4. Pemeriksaan Penunjang Pemeriksaan darah tepi terdapat leukositosis dengan eosinophilia sampai 10-30% dengan pemeriksaan sediaan darah jari yang diambil mulai pukul 20.00 waktu setempat.


5. Kriteria Diagnosis 1. Diagnosis ditegakkan berdasarkan anamnesis, pemeriksaan fisik dan pemeriksaan penunjang identifikasi mikrofilaria. 

2. Didaerah endemis, bila ditemukan adanya limfedema di daerah ekstremitas disertai dengan kelainan genital laki-laki pada penderita dengan usia lebih dari 15 tahun, bila tidak ada sebab lain seperti trauma atau gagal jantung kongestif kemungkinan filariasis sangat tinggi.


6. Diagnosis Kerja Filariasis 


7. Diagnosis Banding 1. Infeksi bakteri, tromboflebitis atau trauma dapat mengacaukan adenolimfadenitis filariasis akut

2. Tuberkulosis, lepra, sarkoidosis dan penyakit sistemik granulomatous lainnya.


8. Penatalaksanaan 1. Obat anti filaria adalah Diethyl carbamazine citrate (DEC) (obat ini bermanfaat apabila diberikan pada fase akut yaitu ketika pasien mengalami limfangitis).

2. DEC dapat membunuh mikrofilaria dan cacing dewasa. Ivermektin merupakan antimikrofilaria yang kuat, tetapi tidak memiliki efek makrofilarisida.

3. Dosis DEC 6 mg/kgBB, 3 dosis/hari setelah makan, selama 12 hari, pada Tropical Pulmonary Eosinophylia (TPE) pengobatan diberikan selama tiga minggu.

4. Pemberian antibiotik dan/atau antijamur akan mengurangi serangan berulang, sehingga mencegah terjadinya limfedema kronis.

9. Antihistamin dan kortikosteroid diperlukan untuk mengatasi efek samping pengobatan.
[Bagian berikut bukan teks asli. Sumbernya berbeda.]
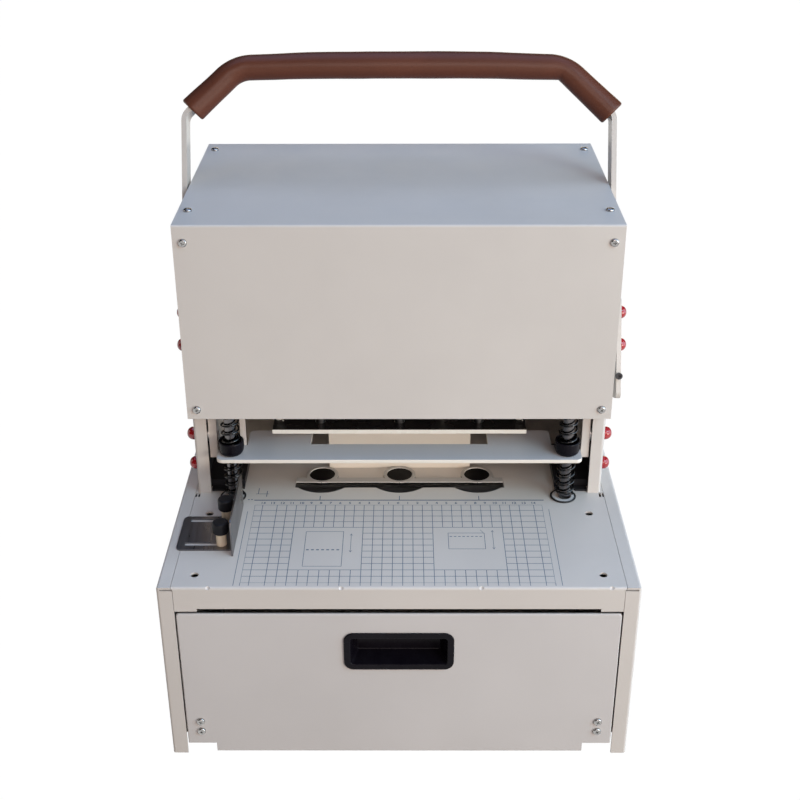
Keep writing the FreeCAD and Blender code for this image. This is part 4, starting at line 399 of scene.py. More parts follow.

Analgetik dapat diberikan bila diperlukan.

10. Pengobatan operatif, kadang-kadang hidrokel kronik memerlukan tindakan operatif, demikian pula pada chyluria yang tidak membaik dengan terapi konservatif.


9. Edukasi Memberikan informasi kepada pasien dan keluarganya mengenai penyakit filariasis terutama dampak akibat penyakit dan cara penularannya. Pasien dan keluarga juga harus memahami pencegahan dan pengendalian penyakit menular ini melalui:

a. Pemberantasan nyamuk dewasa

b. Pemberantasan jentik nyamuk

c. Mencegah gigitan nyamuk

10. Kriteria Rujukan Pasien dirujuk bila dibutuhkan pengobatan operatif atau bila gejala tidak membaik dengan pengobatan konservatif.


11. Prognosis Prognosis pada umumnya tidak mengancam jiwa. Quo ad fungsionam adalah dubia ad bonam, sedangkan quo ad sanationam adalah malam


12. Referensi Keputusan Menteri Kesehatan Republik Indonesia Nomor HK.02.02/MENKES/514/2015 tentang Panduan Praktik Klinis Bagi Dokter di Fasilitas Pelayanan Kesehatan Tingkat Pertama.